This week, I got a recommendation to watch the film Tapped. I haven’t had time this week to watch it yet, but I am going to as soon as I can. I did watch the trailer however, and it seems like a really great documentary to watch. I will watch it as soon as I can and post mid-week about it. I’m going to postpone my thoughts on the general topic of water until I watch the film and gather some deeper insight on the subject.
In the meantime, I’ll start with its container: plastic. I thought I would attempt here to use my inner artist to talk about plastic. Yesterday, I visited a gallery here in Vancouver, BC called Centre A. Centre A mainly showcases contemporary Asian art focused toward critical engagement and ideas.
There is a show on currently called i can see your underwear by two artists, Natalie Purschwitz and Kelly Lycan (see photos from the exhibition’s opening). i can see your underwear is constructed completely out of recycled plastic and other found materials that the two artists collected. The medium of plastic is a very charged item in our society today. These two installation artists have re-invented the found materials creating a very interesting interactive space, causing us to consider and think about our ideas about the material of plastic itself.
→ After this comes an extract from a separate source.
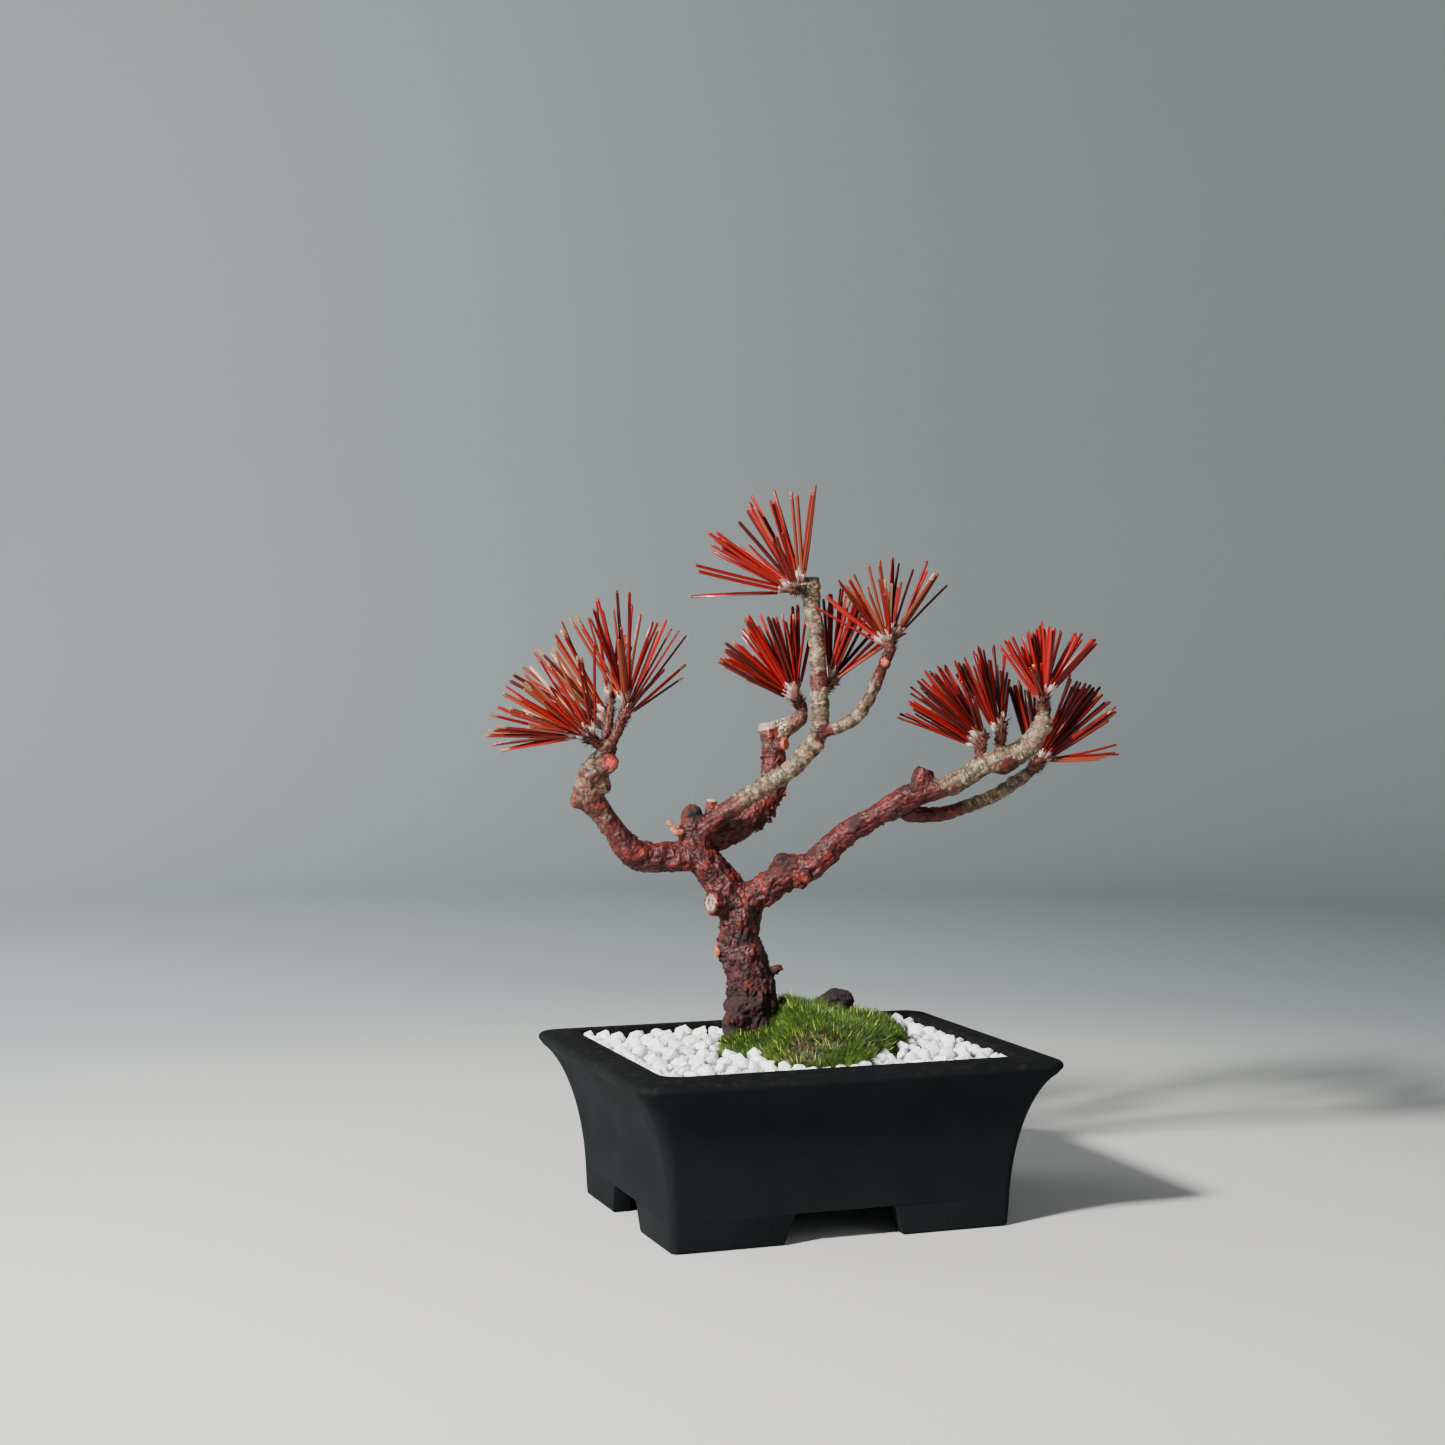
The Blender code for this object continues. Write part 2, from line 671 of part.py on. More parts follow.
def limb_pieces():
    """Every limb and stub as short straight pieces, each with its name and its largest radius."""
    pieces = []
    for name, stations in LIMBS.items():
        for line in (stations, *STUBS.get(name, ())):
            path = smooth_path(line, PIECE_LENGTH)
            for (a, radius), (b, next_radius) in zip(path, path[1:]):
                pieces.append((a, b, max(radius, next_radius) * (1 + LUMPS), name))
    return pieces


def heading_vector(heading, lean):
    """A direction in the pot's frame from degrees over the tree's face and degrees behind it."""
    turn, tip = math.radians(heading), math.radians(lean)
    flat = math.cos(tip)
    return place(flat * math.cos(turn), math.sin(tip), flat * math.sin(turn)) - place(0, 0, 0)


def keeps_clear(foot, tip, limbs, others):
    """True where a pair stays inside the crown, off every limb and off the other masses."""
    if abs(tip.x) > CROWN_HALF_WIDTH or abs(tip.y) > CROWN_HALF_DEPTH:
        return False
    for a, b, radius, _ in limbs:
        if segment_distance(foot, tip, a, b) < radius + BLADE_RADIUS + CLEARANCE:
            return False
    return all(segment_distance(foot, tip, a, b) > 2 * BLADE_RADIUS + CLEARANCE for a, b in others)


def grow_tuft(name, limbs, others):
    """The pairs of one mass, as straight lines from the stem. A pair that would leave the crown or
    touch a limb or another mass is drawn again a few times, and is left out if it still would."""
    (root, end, _, length), bunches = TUFTS[name]
    root, end = place(*root), place(*end)
    rng = random.Random(name)
    pairs = []
    for order, (heading, lean, count) in enumerate(bunches):
        start = root.lerp(end, FIRST_BUNCH + (1 - FIRST_BUNCH) * order / (len(bunches) - 1))
        for _ in range(count):
            for _ in range(TRIES):
                away = heading_vector(
                    heading + rng.uniform(-BUNCH_SPREAD, BUNCH_SPREAD),
                    lean + rng.uniform(-BUNCH_LEAN_SPREAD, BUNCH_LEAN_SPREAD),
                )
                tip = start + away * (SHEATH_LENGTH + length * rng.uniform(*LENGTH_SPREAD))
                if keeps_clear(start + away * BARE_FOOT, tip, limbs, others):
                    pairs.append((start, tip))
                    break
    return pairs


def tuft_solid(name, pairs, limbs, cutters):
    """A stem with its blades fused on, cut back to the surface of the limb that carries it."""
    (root, end, radius, _), _ = TUFTS[name]
    root, end = place(*root), place(*end)
    tuft = ringed_solid(name, tube_rings([(root, radius), (end, radius)], STEM_SIDES))
    blades = []
    for start, tip in pairs:
        line = [(start, BLADE_RADIUS), (tip, BLADE_RADIUS * BLADE_TAPER)]
        blades.append(ringed_solid("blade", tube_rings(line, 3)))
    boolean(tuft, "UNION", blades, solvers=("MANIFOLD", "EXACT"))
    near = set()
    for a, b, reach, limb in limbs:
        if segment_distance(root, end, a, b) < reach + radius + BARE_FOOT:
            near.add(limb)
    for limb in sorted(near):
        boolean(tuft, "DIFFERENCE", [copy_of(cutters[limb])])
    return tuft


def make_tufts(cutters):
    limbs = limb_pieces()
    stems = {}
    for name, ((root, end, _, _), _) in TUFTS.items():
        root, end = place(*root), place(*end)
        stems[name] = (root.lerp(end, STEM_BEYOND_BOUGH), end)
    made = {}
    others = []
    for name in TUFTS:
        foreign_stems = [stem for other, stem in stems.items() if other != name]
        pairs = grow_tuft(name, limbs, others + foreign_stems)
        made[name] = tuft_solid(name, pairs, limbs, cutters)
        others += pairs
    return made


def main():
    clear_scene()
    materials = make_materials()
    cutters = {name: limb_solid(name, GAP) for name in LIMBS}
    limbs = make_limbs(cutters)
    tufts = make_tufts(cutters)
    moss = make_moss()
    surface_root = surface_root_solid()
    gravel = make_gravel()
    for bed in (moss, gravel):
        boolean(bed, "DIFFERENCE", [copy_of(cutters["trunk"]), surface_root_solid(GAP)])
    for cutter in cutters.values():
        remove(cutter)
    red_limbs = [limb for name, limb in limbs.items() if name not in GREY_LIMBS]
    dressed = {
        "black_glaze": [make_pot()],
        "dark_soil": [make_soil()],
        "white_stone": [gravel],
        "green_moss": [moss],
        "red_bark": red_limbs + [surface_root],
        "grey_bark": [limbs[name] for name in GREY_LIMBS],
        "red_needles": list(tufts.values()),
    }
    for material, objects in dressed.items():
        for obj in objects:
            obj.data.materials.clear()
            obj.data.materials.append(materials[material])


main()
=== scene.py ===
"""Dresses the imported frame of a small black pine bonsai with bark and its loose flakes, clipped red
needles in papery sheaths, white pebbles, moss and a matt black pot.

Sizes are in millimetres, as in the part's source, and MM turns them into metres. The tree has a face
of its own, turned a little to the pot's left: its limbs and tufts are placed by (across, behind,
height) on that face, by the same rule as in the source.
"""

import json
import math
import random

import bmesh
import bpy
import numpy as np
from mathutils import Matrix, Vector, noise

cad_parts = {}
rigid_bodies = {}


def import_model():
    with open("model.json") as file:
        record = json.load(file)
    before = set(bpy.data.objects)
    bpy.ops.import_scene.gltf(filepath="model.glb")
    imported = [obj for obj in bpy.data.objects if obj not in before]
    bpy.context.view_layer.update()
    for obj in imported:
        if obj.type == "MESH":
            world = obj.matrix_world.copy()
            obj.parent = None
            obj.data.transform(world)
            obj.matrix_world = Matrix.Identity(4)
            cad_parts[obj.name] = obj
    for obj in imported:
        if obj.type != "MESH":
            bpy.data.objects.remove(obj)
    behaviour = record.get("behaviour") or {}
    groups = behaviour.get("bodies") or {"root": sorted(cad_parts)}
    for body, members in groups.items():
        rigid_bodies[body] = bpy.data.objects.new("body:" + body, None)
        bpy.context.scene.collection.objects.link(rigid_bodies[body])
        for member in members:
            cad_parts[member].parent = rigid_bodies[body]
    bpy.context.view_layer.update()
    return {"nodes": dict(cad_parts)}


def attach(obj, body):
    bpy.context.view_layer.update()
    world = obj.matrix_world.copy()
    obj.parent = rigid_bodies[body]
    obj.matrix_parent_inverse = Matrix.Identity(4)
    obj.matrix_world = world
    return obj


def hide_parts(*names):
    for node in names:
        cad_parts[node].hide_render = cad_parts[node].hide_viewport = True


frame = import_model()

MM = 0.001
PER_METRE = 1000.0

# Pot: sizes as in the source, and how finely it is curved
BASE_HALF = (80.0, 61.5)
BASE_CORNER = 3.5
CORNER_GROWTH = 0.325
FLARE = 20.0
FLARE_START = 15.0
FLARE_RADIUS = 57.0
WALL_LEAN = 0.05
SIDE_FLARE = 0.95
LIP_HEIGHT = 73.3
LIP_ROUND = 2.2
LIP_ANGLES = (-50, 85)
LIP_STEPS = 9
WALL_TOP = 69.8
RIM_HEIGHT = 77.0
MOUTH_HALF = (84.0, 64.5)
MOUTH_CORNER = 9.0
MOUTH_ROUND = 1.5
MOUTH_ROUNDING = ((1.0, 0.0), (0.5, 0.1), (0.13, 0.4))
MOUTH_STRAIGHT = 60.0
FLOOR_HALF = (74.0, 55.5)
FLOOR_TOP = 20.0
SKIRT = 8.0
SKIRT_CORNER = 5.0
RECESS_TOP = 14.5
FOOT_ROUND = 1.5
FOOT_STEPS = 3
NOTCH_HEIGHT = 13.5
NOTCH_LEAN = 4.0
NOTCH_ROUND = 2.5
FRONT_NOTCH_HALF = 28.5
SIDE_NOTCH_HALF = 20.0
CORNER_POINTS = 14
NOTCH_ROUND_STEPS = 5
WALL_STEPS = 26
WALL_CROWDING = 1.6
EDGE_SOFTNESS = 0.45
SOFTENED_FROM = math.radians(50.0)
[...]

Plastic is a difficult material to discuss, because it holds several different ideologies attached to it. We either think of it as a very toxic material or it is something that can help us preserve, i.e. Tupperware or Ziploc bags. It can be detrimental to our environment, and at the same time help us save things and contain (literally) our consumption habits. Human nature causes us to be quite critical of each other, regardless of the stance that we take, which can leave us at a complete standstill.
“i can see your underwear hearkens back to schoolyard taunts, suggesting a momentary spectacle, both shameless and shameful, depending on one’s position.” This excerpt from the press release gracefully notes the consideration of the materials that were recycled to create the site-specific installation by Purschwitz and Lycan. When I read this, I thought it was a perfect way to describe how we take our own unique stand on reducing our carbon footprint and point fingers at each other while we claim to be ecologically considerate and then accidentally forget our re-useable coffee cup one morning.
Wasting the plastic is a completely different story, so let’s just consider how we use plastic and leave it at that.